** BEGIN **

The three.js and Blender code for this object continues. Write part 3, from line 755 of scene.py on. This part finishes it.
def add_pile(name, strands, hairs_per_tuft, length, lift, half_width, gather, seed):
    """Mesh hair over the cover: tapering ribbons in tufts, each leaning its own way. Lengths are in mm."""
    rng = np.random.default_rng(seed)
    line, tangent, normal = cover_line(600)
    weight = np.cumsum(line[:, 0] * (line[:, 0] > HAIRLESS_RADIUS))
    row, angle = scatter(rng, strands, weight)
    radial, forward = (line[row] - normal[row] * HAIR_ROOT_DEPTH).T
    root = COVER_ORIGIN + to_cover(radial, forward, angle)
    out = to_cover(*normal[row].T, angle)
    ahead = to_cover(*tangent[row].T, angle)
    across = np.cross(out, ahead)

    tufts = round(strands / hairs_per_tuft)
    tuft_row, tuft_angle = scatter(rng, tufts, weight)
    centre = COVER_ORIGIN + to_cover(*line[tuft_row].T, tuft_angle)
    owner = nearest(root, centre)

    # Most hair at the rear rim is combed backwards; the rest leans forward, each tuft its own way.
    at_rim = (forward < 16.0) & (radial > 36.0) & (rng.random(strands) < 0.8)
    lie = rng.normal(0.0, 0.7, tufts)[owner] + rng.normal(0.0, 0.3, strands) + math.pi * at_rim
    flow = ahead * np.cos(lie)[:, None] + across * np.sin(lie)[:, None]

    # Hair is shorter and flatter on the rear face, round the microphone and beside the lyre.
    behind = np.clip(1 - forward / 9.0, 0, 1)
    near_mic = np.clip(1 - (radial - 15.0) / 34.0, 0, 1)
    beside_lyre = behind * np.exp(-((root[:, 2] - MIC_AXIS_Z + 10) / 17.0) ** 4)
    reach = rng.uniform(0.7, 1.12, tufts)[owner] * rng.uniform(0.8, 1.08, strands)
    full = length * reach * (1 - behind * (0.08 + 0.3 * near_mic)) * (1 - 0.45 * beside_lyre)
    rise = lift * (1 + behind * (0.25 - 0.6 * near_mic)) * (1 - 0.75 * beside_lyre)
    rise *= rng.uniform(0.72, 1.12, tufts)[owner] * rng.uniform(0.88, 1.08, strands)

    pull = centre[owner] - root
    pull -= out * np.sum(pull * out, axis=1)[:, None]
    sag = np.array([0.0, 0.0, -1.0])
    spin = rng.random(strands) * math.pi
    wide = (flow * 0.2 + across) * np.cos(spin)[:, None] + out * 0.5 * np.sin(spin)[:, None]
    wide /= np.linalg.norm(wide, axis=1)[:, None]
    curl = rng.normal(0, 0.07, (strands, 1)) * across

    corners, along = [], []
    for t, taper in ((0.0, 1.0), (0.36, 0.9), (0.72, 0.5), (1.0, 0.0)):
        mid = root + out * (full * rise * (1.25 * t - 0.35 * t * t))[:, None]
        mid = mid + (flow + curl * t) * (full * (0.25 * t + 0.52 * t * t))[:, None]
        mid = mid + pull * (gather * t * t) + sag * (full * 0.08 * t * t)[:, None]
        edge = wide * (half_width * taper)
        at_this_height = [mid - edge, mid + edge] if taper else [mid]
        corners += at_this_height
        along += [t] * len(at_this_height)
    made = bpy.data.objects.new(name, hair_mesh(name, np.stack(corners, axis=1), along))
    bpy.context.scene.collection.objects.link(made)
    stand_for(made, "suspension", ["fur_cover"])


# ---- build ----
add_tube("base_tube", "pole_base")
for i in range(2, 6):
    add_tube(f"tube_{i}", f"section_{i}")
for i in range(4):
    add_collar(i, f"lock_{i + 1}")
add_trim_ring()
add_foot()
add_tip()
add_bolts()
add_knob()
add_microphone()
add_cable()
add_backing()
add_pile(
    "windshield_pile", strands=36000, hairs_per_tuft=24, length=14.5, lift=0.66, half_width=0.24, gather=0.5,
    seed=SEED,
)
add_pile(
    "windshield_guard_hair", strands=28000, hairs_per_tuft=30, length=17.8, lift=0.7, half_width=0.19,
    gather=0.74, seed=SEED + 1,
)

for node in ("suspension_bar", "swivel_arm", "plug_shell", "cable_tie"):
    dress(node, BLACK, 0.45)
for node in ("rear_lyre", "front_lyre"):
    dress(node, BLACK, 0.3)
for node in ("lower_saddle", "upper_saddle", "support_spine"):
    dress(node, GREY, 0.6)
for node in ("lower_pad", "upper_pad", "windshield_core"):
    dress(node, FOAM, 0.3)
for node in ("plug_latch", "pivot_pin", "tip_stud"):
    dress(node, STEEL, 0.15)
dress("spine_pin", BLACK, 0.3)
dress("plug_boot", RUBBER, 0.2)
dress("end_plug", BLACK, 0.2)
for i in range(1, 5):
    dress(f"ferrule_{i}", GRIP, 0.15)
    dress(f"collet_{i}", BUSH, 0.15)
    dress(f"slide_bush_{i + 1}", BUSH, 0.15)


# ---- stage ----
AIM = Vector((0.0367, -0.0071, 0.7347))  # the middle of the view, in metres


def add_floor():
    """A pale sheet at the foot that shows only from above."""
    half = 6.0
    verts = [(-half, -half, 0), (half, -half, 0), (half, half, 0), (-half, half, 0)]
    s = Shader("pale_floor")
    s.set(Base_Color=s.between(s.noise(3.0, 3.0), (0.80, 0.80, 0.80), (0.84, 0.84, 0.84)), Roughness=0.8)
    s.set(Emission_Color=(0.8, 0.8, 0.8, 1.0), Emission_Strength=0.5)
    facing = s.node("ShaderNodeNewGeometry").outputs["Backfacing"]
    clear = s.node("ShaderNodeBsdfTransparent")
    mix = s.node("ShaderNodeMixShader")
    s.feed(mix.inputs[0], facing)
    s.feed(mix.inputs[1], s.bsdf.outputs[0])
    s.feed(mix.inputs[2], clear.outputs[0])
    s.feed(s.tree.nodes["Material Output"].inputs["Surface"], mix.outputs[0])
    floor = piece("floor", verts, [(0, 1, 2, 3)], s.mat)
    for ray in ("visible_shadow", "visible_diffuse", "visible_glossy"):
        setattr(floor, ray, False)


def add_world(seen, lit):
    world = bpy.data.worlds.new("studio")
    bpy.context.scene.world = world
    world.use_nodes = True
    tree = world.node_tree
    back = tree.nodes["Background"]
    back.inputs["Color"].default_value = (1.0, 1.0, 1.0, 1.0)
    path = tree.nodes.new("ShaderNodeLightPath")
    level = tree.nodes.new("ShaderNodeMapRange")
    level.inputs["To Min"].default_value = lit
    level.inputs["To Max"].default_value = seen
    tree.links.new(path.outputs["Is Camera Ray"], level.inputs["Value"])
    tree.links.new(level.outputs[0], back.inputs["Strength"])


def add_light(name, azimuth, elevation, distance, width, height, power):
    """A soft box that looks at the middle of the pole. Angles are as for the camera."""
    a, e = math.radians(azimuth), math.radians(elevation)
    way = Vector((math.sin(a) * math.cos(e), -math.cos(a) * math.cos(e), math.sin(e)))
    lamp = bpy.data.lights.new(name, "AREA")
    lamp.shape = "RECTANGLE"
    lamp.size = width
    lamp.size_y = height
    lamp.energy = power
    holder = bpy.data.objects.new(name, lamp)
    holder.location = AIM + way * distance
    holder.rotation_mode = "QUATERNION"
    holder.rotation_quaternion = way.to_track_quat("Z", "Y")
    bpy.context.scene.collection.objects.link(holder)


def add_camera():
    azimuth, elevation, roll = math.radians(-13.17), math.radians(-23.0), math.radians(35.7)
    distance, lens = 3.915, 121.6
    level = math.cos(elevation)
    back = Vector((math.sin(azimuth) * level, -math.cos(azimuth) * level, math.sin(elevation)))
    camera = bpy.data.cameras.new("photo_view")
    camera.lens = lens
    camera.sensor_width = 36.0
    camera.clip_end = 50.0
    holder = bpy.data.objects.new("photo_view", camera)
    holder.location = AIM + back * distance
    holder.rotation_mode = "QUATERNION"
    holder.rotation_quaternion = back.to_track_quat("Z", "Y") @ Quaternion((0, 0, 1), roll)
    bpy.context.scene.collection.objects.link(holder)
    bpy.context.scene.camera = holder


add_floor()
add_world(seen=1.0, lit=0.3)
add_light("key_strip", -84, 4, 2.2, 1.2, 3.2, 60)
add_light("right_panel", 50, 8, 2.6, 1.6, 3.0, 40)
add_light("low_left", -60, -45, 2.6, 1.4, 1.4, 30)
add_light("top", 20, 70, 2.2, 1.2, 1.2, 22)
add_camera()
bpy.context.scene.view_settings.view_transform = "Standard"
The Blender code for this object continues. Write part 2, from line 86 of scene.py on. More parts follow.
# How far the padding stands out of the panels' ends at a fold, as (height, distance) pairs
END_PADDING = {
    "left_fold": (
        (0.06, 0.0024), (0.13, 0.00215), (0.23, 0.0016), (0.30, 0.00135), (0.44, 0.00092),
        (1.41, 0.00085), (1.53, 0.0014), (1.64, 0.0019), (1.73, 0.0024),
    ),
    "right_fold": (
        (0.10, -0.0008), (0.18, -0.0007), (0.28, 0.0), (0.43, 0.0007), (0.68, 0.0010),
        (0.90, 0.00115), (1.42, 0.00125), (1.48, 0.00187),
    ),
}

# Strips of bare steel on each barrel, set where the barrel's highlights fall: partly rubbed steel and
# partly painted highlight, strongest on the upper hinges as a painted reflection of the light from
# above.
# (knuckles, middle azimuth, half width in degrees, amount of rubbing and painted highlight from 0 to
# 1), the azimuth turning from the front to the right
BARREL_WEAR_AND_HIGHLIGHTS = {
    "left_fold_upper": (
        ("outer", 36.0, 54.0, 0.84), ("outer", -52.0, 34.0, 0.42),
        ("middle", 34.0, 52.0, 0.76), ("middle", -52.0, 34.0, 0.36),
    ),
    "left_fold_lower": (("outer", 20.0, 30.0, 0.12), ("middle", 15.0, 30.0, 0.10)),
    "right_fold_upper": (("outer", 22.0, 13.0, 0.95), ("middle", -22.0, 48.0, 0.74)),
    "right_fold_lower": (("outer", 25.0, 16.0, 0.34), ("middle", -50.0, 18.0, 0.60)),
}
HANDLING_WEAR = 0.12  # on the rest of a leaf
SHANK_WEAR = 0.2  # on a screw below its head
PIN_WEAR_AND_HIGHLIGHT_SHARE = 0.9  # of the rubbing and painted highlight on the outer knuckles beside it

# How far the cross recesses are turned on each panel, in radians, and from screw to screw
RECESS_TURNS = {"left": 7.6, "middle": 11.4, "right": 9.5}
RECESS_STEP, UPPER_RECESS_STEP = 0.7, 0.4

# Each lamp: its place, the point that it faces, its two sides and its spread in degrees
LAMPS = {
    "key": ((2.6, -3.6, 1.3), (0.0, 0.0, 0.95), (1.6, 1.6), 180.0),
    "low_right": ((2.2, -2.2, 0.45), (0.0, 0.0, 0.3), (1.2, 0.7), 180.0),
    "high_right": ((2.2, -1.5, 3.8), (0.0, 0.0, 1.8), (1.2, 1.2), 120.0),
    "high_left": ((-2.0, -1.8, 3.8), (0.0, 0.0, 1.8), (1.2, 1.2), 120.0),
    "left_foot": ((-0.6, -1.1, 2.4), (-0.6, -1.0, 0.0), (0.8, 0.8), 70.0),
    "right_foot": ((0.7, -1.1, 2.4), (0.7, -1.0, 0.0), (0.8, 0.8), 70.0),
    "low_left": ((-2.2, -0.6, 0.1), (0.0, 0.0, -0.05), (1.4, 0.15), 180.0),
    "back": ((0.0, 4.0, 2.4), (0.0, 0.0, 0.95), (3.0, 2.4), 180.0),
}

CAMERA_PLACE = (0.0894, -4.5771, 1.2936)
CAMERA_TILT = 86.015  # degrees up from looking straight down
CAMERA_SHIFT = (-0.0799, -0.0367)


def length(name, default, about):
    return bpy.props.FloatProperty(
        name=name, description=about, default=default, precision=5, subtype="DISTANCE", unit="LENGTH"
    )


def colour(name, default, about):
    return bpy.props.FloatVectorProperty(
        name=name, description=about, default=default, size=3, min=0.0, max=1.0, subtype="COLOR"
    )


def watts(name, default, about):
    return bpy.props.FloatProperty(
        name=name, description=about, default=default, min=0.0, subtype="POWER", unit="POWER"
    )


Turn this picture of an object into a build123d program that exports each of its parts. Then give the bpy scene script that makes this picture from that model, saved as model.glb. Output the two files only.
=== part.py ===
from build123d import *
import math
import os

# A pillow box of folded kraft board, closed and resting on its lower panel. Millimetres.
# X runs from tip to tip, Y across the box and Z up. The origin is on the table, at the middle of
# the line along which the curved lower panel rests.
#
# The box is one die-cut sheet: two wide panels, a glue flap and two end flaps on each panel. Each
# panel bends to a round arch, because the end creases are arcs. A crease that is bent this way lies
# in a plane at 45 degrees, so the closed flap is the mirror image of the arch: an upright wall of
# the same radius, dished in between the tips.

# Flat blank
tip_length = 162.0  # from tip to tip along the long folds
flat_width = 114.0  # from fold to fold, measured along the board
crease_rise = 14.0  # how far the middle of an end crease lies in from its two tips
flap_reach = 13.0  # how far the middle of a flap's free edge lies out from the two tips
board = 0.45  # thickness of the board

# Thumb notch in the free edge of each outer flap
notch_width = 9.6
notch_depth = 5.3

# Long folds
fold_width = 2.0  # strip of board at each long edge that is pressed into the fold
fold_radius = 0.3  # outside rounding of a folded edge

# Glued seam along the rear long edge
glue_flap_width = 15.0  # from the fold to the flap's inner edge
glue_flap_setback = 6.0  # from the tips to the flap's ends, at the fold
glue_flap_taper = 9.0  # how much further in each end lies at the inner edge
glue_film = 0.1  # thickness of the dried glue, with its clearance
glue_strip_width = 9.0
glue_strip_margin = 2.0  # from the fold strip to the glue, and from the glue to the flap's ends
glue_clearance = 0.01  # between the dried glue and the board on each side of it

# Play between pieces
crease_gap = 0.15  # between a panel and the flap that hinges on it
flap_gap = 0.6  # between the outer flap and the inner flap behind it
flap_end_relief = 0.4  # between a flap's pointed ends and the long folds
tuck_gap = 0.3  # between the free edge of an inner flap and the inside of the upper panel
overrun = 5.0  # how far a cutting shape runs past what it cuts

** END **

Exercise objective:
Reproduce only the lines from the top of the material through the one bearing "owner = nearest(root, centre)", each exactly as it stands.

Task response:
The three.js and Blender code for this object continues. Write part 3, from line 755 of scene.py on. This part finishes it.
def add_pile(name, strands, hairs_per_tuft, length, lift, half_width, gather, seed):
    """Mesh hair over the cover: tapering ribbons in tufts, each leaning its own way. Lengths are in mm."""
    rng = np.random.default_rng(seed)
    line, tangent, normal = cover_line(600)
    weight = np.cumsum(line[:, 0] * (line[:, 0] > HAIRLESS_RADIUS))
    row, angle = scatter(rng, strands, weight)
    radial, forward = (line[row] - normal[row] * HAIR_ROOT_DEPTH).T
    root = COVER_ORIGIN + to_cover(radial, forward, angle)
    out = to_cover(*normal[row].T, angle)
    ahead = to_cover(*tangent[row].T, angle)
    across = np.cross(out, ahead)

    tufts = round(strands / hairs_per_tuft)
    tuft_row, tuft_angle = scatter(rng, tufts, weight)
    centre = COVER_ORIGIN + to_cover(*line[tuft_row].T, tuft_angle)
    owner = nearest(root, centre)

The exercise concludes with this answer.